Por Pedro Pesatti, vicegobernador de Río Negro
La historia argentina revela una constante: el poder real opera tras bambalinas, mientras delega la ejecución —y la culpa— a figuras visibles y reemplazables. De Videla a Milei, lo que se renueva no es el objetivo, sino el método.
En efecto, venimos de un pasado atravesado por un fenómeno recurrente: la separación entre el ejercicio del poder y la asunción de responsabilidades. En 1976, cuando las Fuerzas Armadas irrumpieron en la vida democrática, no lo hicieron por iniciativa propia ni en soledad. Fueron, en buena medida, el brazo ejecutor de una necesidad más amplia, más transversal: la de un sector del poder económico, empresarial y mediático que veía en el autoritarismo una condición necesaria para implementar un modelo económico liberalizador que, en democracia, había encontrado límites.
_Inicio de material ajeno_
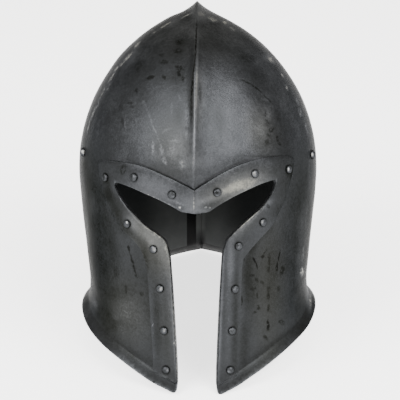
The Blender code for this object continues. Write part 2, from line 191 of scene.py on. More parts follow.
def step_between(value, low, high):
    """0 at low to 1 at high, smoothly; low may be the larger of the two."""
    t = min(max((value - low) / (high - low), 0.0), 1.0)
    return t * t * (3 - 2 * t)


def largest_angle(holds):
    """The largest angle up to a right angle for which a test holds, by halving."""
    low, high = 0.0, math.pi / 2
    for _ in range(30):
        middle = (low + high) / 2
        if holds(middle):
            low = middle
        else:
            high = middle
    return low


def shell_reach(direction):
    """Distance from the middle of the widest level to the skull, along a unit direction.

    Each half of the skull is part of an ellipsoid whose centre lies ARCH_OFFSET across the
    middle, so the two halves meet in a pointed arch along the keel.
    """
    offset_share = (ARCH_OFFSET / ARCH_RADIUS) ** 2
    reach = FRONT_REACH if direction.y < 0 else REAR_REACH
    length = reach / math.sqrt(1 - offset_share)
    a = (direction.x ** 2 + direction.z ** 2) / ARCH_RADIUS ** 2 + (direction.y / length) ** 2
    b = ARCH_OFFSET * abs(direction.x) / ARCH_RADIUS ** 2
    return (math.sqrt(b * b + a * (1 - offset_share)) - b) / a


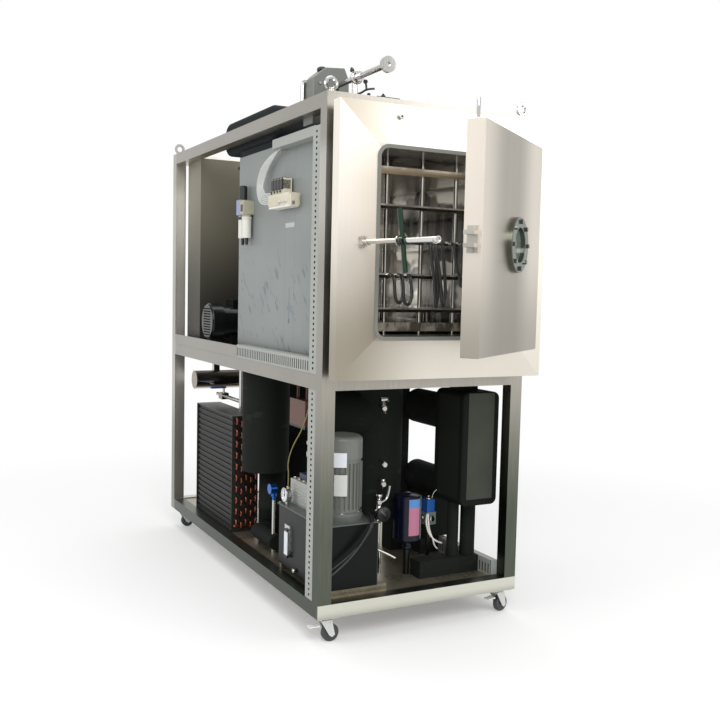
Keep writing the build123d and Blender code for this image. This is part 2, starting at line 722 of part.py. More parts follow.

Martínez de Hoz, con formación en el liberalismo clásico, fue el ideólogo visible de esa transformación. Pero no operaba solo. Su propuesta de apertura financiera, desindustrialización y disciplinamiento del conflicto laboral encontró eco —y respaldo— en grandes grupos económicos que vieron en la dictadura no un accidente, sino una oportunidad. La represión no fue solamente un instrumento de control ideológico; fue también, y quizás sobre todo, un mecanismo de reordenamiento del conflicto económico y social.
Sin embargo, cuando el régimen cayó y el Estado de derecho volvió a regir en la Argentina, el reparto de culpas fue asimétrico. Los uniformados fueron juzgados —como correspondía— por su responsabilidad directa en crímenes de lesa humanidad. Pero los empresarios que financiaron operativos, señalaron a trabajadores y se beneficiaron del disciplinamiento social, quedaron fuera del alcance de la justicia. En algunos casos, ni siquiera fueron mencionados. Fue el triunfo silencioso de una cultura de la impunidad selectiva.
Esa matriz se repite, con variaciones, en el presente. El fenómeno Milei —que aparece, superficialmente, como un experimento antisistema— es, en realidad, el vehículo de una coalición de poder informal que incluye a grupos económicos, sectores financieros y operadores mediáticos que, desde las sombras, apuntalan su programa. La Ley Bases, los decretos de necesidad y urgencia, el relato de la libertad individual como dogma absoluto configuran un nuevo intento de reconfiguración estructural del país bajo coordenadas similares a las de 1976: reducción del Estado, eliminación de derechos adquiridos, transferencia regresiva de recursos.
La diferencia es que, esta vez, el autoritarismo no se expresa con armas, sino con algoritmos. No hay tanques, pero hay trolls. No hay campos clandestinos, pero sí discursos que estigmatizan, polarizan y expulsan del debate público. Lo que no ha cambiado es el rol de los actores dominantes: vuelven a estar detrás del escenario, articulando políticas que los benefician, sin exponerse y sin dejar huella.
Milei —como antes Videla— puede terminar siendo un fusible. Una figura que concentra sobre sí las tensiones del experimento, que lleva adelante con fervor dogmático un programa diseñado por otros, y que eventualmente quedará solo cuando el clima social se torne ingobernable. No sería la primera vez. La historia argentina es rica en liderazgos efímeros que fueron útiles hasta que dejaron de serlo y que, una vez descartados, cargaron con culpas que, en rigor, eran compartidas.
El riesgo, entonces, no es Milei en sí mismo, sino la estructura que lo contiene y lo excede. Lo preocupante no es solamente lo que hace, sino a quién sirve. Y lo trágico es que, una vez más, podríamos asistir al desenlace conocido: la caída del ejecutor, la supervivencia de los beneficiarios y el inicio de un nuevo ciclo en el que se renueva el personal político, pero no el patrón de poder.
En última instancia, se trata de una pregunta ética más que jurídica: ¿puede una democracia consolidarse si no revisa con honestidad la red de intereses que condiciona sus decisiones? ¿Puede una sociedad evitar repetir su tragedia si no identifica a los que, detrás del escenario, escriben el libreto y se retiran antes del acto final?
Responder a esas preguntas exige algo más que memoria: exige coraje institucional y voluntad política. De lo contrario, seguiremos atrapados en una historia que una vez más se repite y se expresa como un nuevo gran negocio para los grandes millonarios y como una vulgar criptoestafa para los que operan como su grupo de tareas en la coyuntura actual.